━━━ Records for the exercise

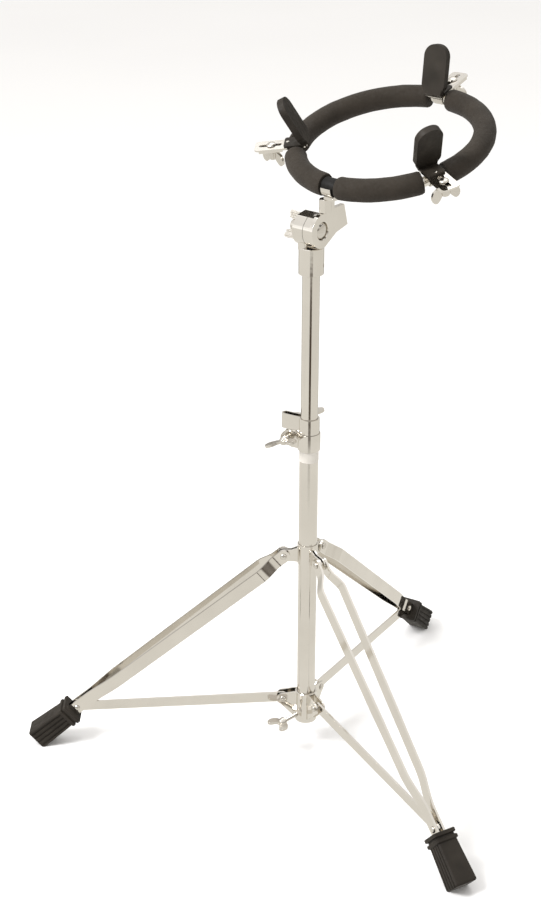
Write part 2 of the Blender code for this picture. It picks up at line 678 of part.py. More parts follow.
def build_claw(name, angle):
    """One claw: bracket, rubber cover, clip, bolt and wing nut."""
    frame = hoop_frame(angle)
    low, high = CLAW_FOOT_N
    blade = paddle_frame()
    bracket = piece("claw_bracket_" + name, claw_bracket(), frame, CHROME)
    join(bracket, moved(slab(paddle_outline(12.0, 15.5, PADDLE_LENGTH), 2.0), blade))

    skin = moved(slab(paddle_outline(13.0, 17.2, PADDLE_LENGTH + 2.0, -3.0), 7.0), blade)
    cover = piece("claw_cover_" + name, skin, frame, RUBBER)
    join(cover, block((CLAW_BEND + 1.0, 135.0), (-12.0, 12.0), (high + GAP, high + 2.6)))
    pocket = slab(paddle_outline(12.3, 15.8, PADDLE_LENGTH + GAP, 8.0), 2.6)
    cut(cover, moved(pocket, blade))
    cut(cover, block((80.0, 190.0), (-20.0, 20.0), (low - 12.0, high + GAP)))

    clip = piece("claw_clip_" + name, claw_clip_mesh(), frame, STEEL)
    cut(clip, rod(2.9, -5.0, 20.0, 12), frame @ shift(CLAW_BOLT_RHO, 0.0, 0.0))

    bolt_frame = frame @ shift(CLAW_BOLT_RHO, 0.0, 0.0)
    profile = [(0.0, -6.0), (2.5, -6.0), (2.5, high + GAP), (6.2, high + GAP), (5.0, high + 2.4),
               (2.6, high + 3.4), (0.0, high + 3.6)]
    piece("claw_bolt_" + name, turned(profile, 12), bolt_frame, STEEL)
    nut_frame = bolt_frame @ shift(0.0, 0.0, 4.7) @ turn(180.0, "X") @ turn(CLAW_NUT_TURNS[name], "Z")
    wing_nut("claw_wing_nut_" + name, nut_frame, 2.9, 11.0, 19.0, 19.0)


def build_all():
    build_lower_tube()
    build_leg_collar()
    build_legs()
    build_hub()
    build_braces()
    build_height_clamp()
    build_memory_lock()
    build_upper_tube()
    build_tilter_base()
    build_tilter_arm()
    build_saddle()
    build_hoop()
    for name, angle in CLAW_ANGLES.items():
        build_claw(name, angle)


build_all()
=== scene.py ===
"""Looks of a double-braced tripod stand for a hand drum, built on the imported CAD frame.

Lengths below are millimetres; MM turns them into metres when a mesh is made. Z is up, the floor is z = 0.
"""
import json
import math

import bmesh
import bpy
from mathutils import Matrix, Vector, noise


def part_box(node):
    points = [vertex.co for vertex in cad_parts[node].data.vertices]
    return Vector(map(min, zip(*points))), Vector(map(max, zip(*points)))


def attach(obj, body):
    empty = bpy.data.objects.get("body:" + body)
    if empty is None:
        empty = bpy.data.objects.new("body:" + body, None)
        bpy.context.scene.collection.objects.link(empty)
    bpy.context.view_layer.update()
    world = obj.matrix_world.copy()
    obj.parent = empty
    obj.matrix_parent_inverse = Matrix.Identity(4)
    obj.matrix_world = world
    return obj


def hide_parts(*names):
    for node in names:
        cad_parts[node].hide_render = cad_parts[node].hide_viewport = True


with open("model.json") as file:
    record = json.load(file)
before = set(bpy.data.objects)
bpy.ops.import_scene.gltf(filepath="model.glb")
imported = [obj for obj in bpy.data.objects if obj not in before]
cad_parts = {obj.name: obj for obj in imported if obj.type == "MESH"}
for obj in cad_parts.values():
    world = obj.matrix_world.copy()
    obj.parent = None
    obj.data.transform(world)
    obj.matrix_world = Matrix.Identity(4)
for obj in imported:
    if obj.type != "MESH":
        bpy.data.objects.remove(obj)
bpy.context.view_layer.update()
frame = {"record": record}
BODY_OF = {node: body for body, nodes in frame["record"]["behaviour"]["bodies"].items() for node in nodes}
SLOT_OF = {row["node"]: row["material_slot"] for row in frame["record"]["subparts"]}

MM = 0.001
WELD = 2e-6
GAP = 0.3
SHARP = 38.0

# Mast and base
TUBE_SIDES = 96
TUBE_EDGE = 0.3
LOWER_TUBE_R = 12.7
LOWER_TUBE_BORE = 11.7
LOWER_TUBE_Z = (44.0, 470.0)
UPPER_TUBE_R = 11.4
UPPER_TUBE_BORE = 10.4
UPPER_TUBE_Z = (285.0, 744.0)
NAME_BAND_Z = (447.5, 463.0)
CLAMP_R = 15.0
CLAMP_Z = (463.6, 488.0)
CLAMP_HEADING = 155.0
CLAMP_BOLT_R = 30.0
LOCK_R = 13.8
LOCK_Z = (488.3, 509.0)
LOCK_HEADING = 150.0
LOCK_SCREW_HEADING = 95.0
LUG_REACH = 41.0

# Legs, each in its own upright plane: distance from the mast axis, then height
LEG_HEADINGS = {"a": 180.0, "b": 60.0, "c": 300.0}
COLLAR_Z = (293.0, 323.0)
COLLAR_PIVOT = (33.0, 304.6)
LEG_SLOPE = 39.97
LEG_LENGTH = 381.8
STRAP_WIDTH = 18.0
STRAP_THICK = 3.0
STRAP_END = 414.0
STRAP_SPREAD = ((-10.0, 5.7), (12.0, 5.7), (40.0, 17.0), (305.0, 12.0), (355.0, 4.5), (420.0, 4.5))
HUB_Z = (41.0, 89.0)
HUB_R = 15.2
HUB_PIVOT = (32.8, 76.3)
HUB_BOLT_HEADING = 225.0
HUB_BOLT_Z = 55.0
BRACE_SLOPE = 3.3
BRACE_REACH = 293.3
BRACE_WIDTH = 15.0
BRACE_THICK = 3.0
RIVET_R = 2.0
RIVET_HOLE = 2.35
FOOT_END = 460.0

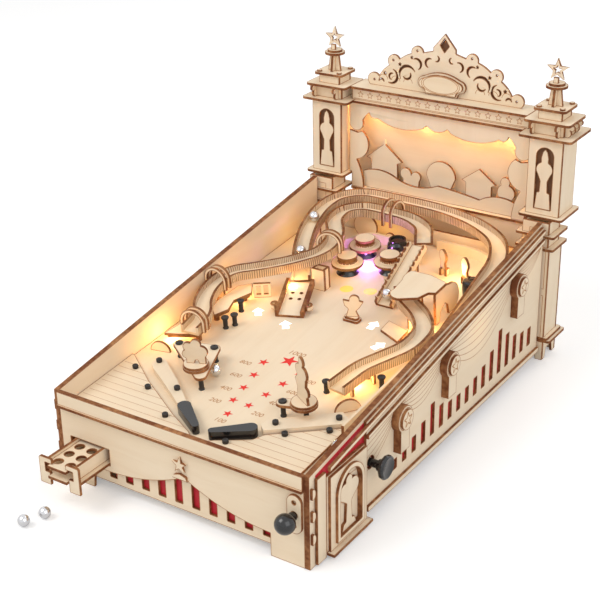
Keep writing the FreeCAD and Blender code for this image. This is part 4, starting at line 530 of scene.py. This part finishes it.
def flat_shape(ring, place):
    """Filled flat shape: a fan from its middle to each edge of the ring."""
    ring = np.asarray(ring)
    points = np.concatenate((ring.mean(0)[None], ring))
    n = len(ring)
    faces = [(0, 1 + k, 1 + (k + 1) % n) for k in range(n)]
    flat = np.concatenate((points, np.zeros((n + 1, 1))), 1) * MM
    return moved(flat, place), faces


# Plywood sheets of the CAD nodes, split into pale faces and burnt edges

def sheet_faces(mesh, sheet):
    """1 for each burnt edge face: one with more wood behind it than a sheet is thick.

    The wood behind a face is the way that a ray from its middle runs inwards before it leaves the piece."""
    tree = BVHTree.FromPolygons(got(mesh.vertices, "co", 3).tolist(), [f.vertices for f in mesh.polygons])
    burnt = np.zeros(len(mesh.polygons), np.int32)
    start = 0.02 * MM
    for face in mesh.polygons:
        hit = tree.ray_cast(face.center - face.normal * start, -face.normal)[3]
        burnt[face.index] = hit is None or hit + start > sheet
    return burnt


def dressed_copy(node, smooth_angle=25.0):
    """Merged copy of a CAD node's mesh, with flat faces and smooth bends."""
    mesh = frame["nodes"][node].data.copy()
    mesh.name = node + "_wood"
    mesh.materials.clear()
    tidy = bmesh.new()
    tidy.from_mesh(mesh)
    bmesh.ops.remove_doubles(tidy, verts=tidy.verts, dist=1e-6)
    tidy.to_mesh(mesh)
    tidy.free()
    for layer in list(mesh.uv_layers):
        mesh.uv_layers.remove(layer)
    mesh.shade_smooth()
    mesh.set_sharp_from_angle(angle=math.radians(smooth_angle))
    return mesh


def body_of(node):
    for name, members in frame["record"]["behaviour"]["bodies"].items():
        if node in members:
            return name
    raise ValueError(node)


def slot_of(node):
    for entry in frame["record"]["subparts"]:
        if entry["node"] == node:
            return entry["material_slot"]
    raise ValueError(node)


SHEET = 2.25 * MM
THICK_SHEETS = {"side_walls": 4.25 * MM, "ball_guides": 60 * MM, "board_scenery": 2.6 * MM}


def scorch(mesh, burnt, width, lift):
    """Browned fringe of the pale faces: a strip n x e wide inside each edge e that meets a burnt face."""
    corners = got(mesh.polygons, "loop_total")
    starts = got(mesh.polygons, "loop_start")
    owner = np.repeat(np.arange(len(corners)), corners)
    edge = got(mesh.loops, "edge_index")
    corner = got(mesh.loops, "vertex_index")
    after = starts[owner] + (np.arange(len(owner)) - starts[owner] + 1) % corners[owner]
    beside = np.bincount(edge[burnt[owner] == 1], minlength=len(mesh.edges))
    chosen = (burnt[owner] == 0) & (beside[edge] > 0)
    points = got(mesh.vertices, "co", 3)
    normal = got(mesh.polygons, "normal", 3)[owner[chosen]]
    a, b = points[corner[chosen]], points[corner[after[chosen]]]
    inward = np.cross(normal, b - a)
    inward /= np.maximum(np.linalg.norm(inward, axis=1)[:, None], 1e-9)
    a, b = a + normal * lift, b + normal * lift
    strip = np.stack((a, b, b + inward * width, a + inward * width), 1).reshape(-1, 3)
    return strip, np.arange(len(strip)).reshape(-1, 4)


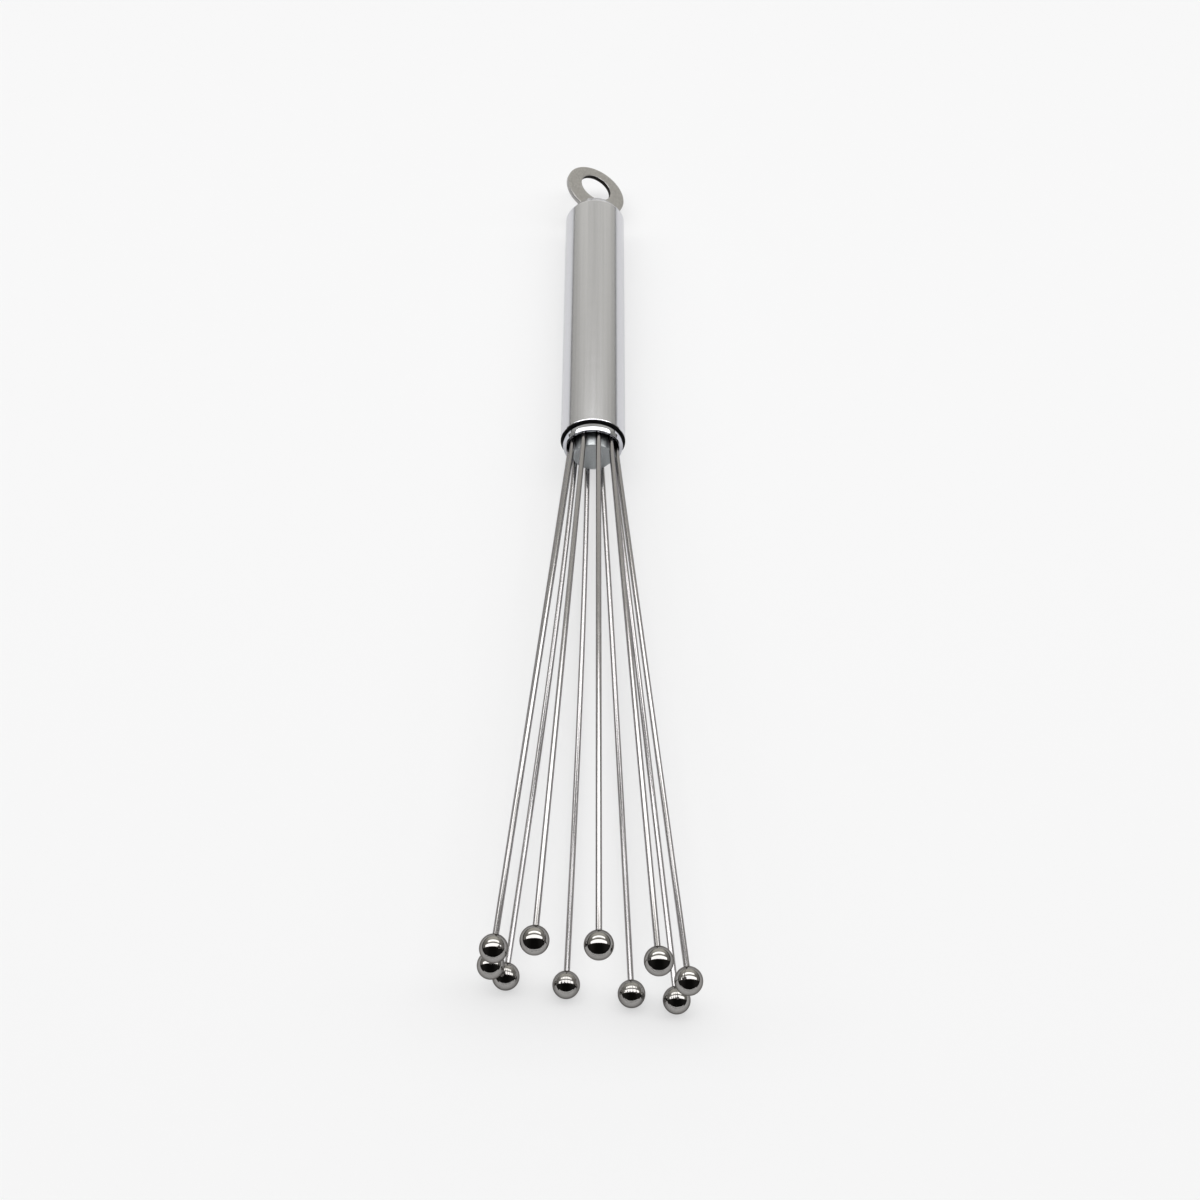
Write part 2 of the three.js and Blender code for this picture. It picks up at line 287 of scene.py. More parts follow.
def linear(code):
    """A colour written as sRGB hex, turned to the linear values that shaders use."""
    srgb = np.array([int(code[i:i + 2], 16) for i in (1, 3, 5)]) / 255
    values = np.where(srgb <= 0.04045, srgb / 12.92, ((srgb + 0.055) / 1.055) ** 2.4)
    return (*values.tolist(), 1.0)


def connect(tree, made, values=(), links=()):
    """Sets values on a node's own sockets, and links other nodes' outputs into it."""
    for socket, value in dict(values).items():
        made.inputs[socket].default_value = value
    for socket, source in dict(links).items():
        tree.links.new(source, made.inputs[socket])


def node(tree, kind, values=(), links=(), stops=(), **settings):
    """Adds a node: its settings, its sockets' values, the links into it and a ramp's stops."""
    made = tree.nodes.new(kind)
    for name, value in settings.items():
        setattr(made, name, value)
    connect(tree, made, values, links)
    for i, (spot, colour) in enumerate(stops):
        elements = made.color_ramp.elements
        stop = elements[i] if i < 2 else elements.new(spot)
        stop.position = spot
        stop.color = colour
    return made


def finish(name):
    """An empty material and its tree, with a Principled shader on the output."""
    made = bpy.data.materials.new(name)
    made.use_nodes = True
    tree = made.node_tree
    return made, tree, tree.nodes["Principled BSDF"]


def whisk_coordinates(tree):
    """Object coordinates turned by the lie angle, so that Y runs along the handle's axis."""
    coordinates = node(tree, "ShaderNodeTexCoord")
    return node(tree, "ShaderNodeMapping", {"Rotation": (LIE_ANGLE, 0, 0)},
                {"Vector": coordinates.outputs["Object"]})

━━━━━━

**Your goal**.
As listed above, the lines from the line with "claw_clip_mesh(), frame, STEEL)" to the line with "imported = [obj" are to be echoed exactly, with both ends included and nothing added.

**Final answer**.
    clip = piece("claw_clip_" + name, claw_clip_mesh(), frame, STEEL)
    cut(clip, rod(2.9, -5.0, 20.0, 12), frame @ shift(CLAW_BOLT_RHO, 0.0, 0.0))

    bolt_frame = frame @ shift(CLAW_BOLT_RHO, 0.0, 0.0)
    profile = [(0.0, -6.0), (2.5, -6.0), (2.5, high + GAP), (6.2, high + GAP), (5.0, high + 2.4),
               (2.6, high + 3.4), (0.0, high + 3.6)]
    piece("claw_bolt_" + name, turned(profile, 12), bolt_frame, STEEL)
    nut_frame = bolt_frame @ shift(0.0, 0.0, 4.7) @ turn(180.0, "X") @ turn(CLAW_NUT_TURNS[name], "Z")
    wing_nut("claw_wing_nut_" + name, nut_frame, 2.9, 11.0, 19.0, 19.0)


def build_all():
    build_lower_tube()
    build_leg_collar()
    build_legs()
    build_hub()
    build_braces()
    build_height_clamp()
    build_memory_lock()
    build_upper_tube()
    build_tilter_base()
    build_tilter_arm()
    build_saddle()
    build_hoop()
    for name, angle in CLAW_ANGLES.items():
        build_claw(name, angle)


build_all()
=== scene.py ===
"""Looks of a double-braced tripod stand for a hand drum, built on the imported CAD frame.

Lengths below are millimetres; MM turns them into metres when a mesh is made. Z is up, the floor is z = 0.
"""
import json
import math

import bmesh
import bpy
from mathutils import Matrix, Vector, noise


def part_box(node):
    points = [vertex.co for vertex in cad_parts[node].data.vertices]
    return Vector(map(min, zip(*points))), Vector(map(max, zip(*points)))


def attach(obj, body):
    empty = bpy.data.objects.get("body:" + body)
    if empty is None:
        empty = bpy.data.objects.new("body:" + body, None)
        bpy.context.scene.collection.objects.link(empty)
    bpy.context.view_layer.update()
    world = obj.matrix_world.copy()
    obj.parent = empty
    obj.matrix_parent_inverse = Matrix.Identity(4)
    obj.matrix_world = world
    return obj


def hide_parts(*names):
    for node in names:
        cad_parts[node].hide_render = cad_parts[node].hide_viewport = True


with open("model.json") as file:
    record = json.load(file)
before = set(bpy.data.objects)
bpy.ops.import_scene.gltf(filepath="model.glb")
imported = [obj for obj in bpy.data.objects if obj not in before]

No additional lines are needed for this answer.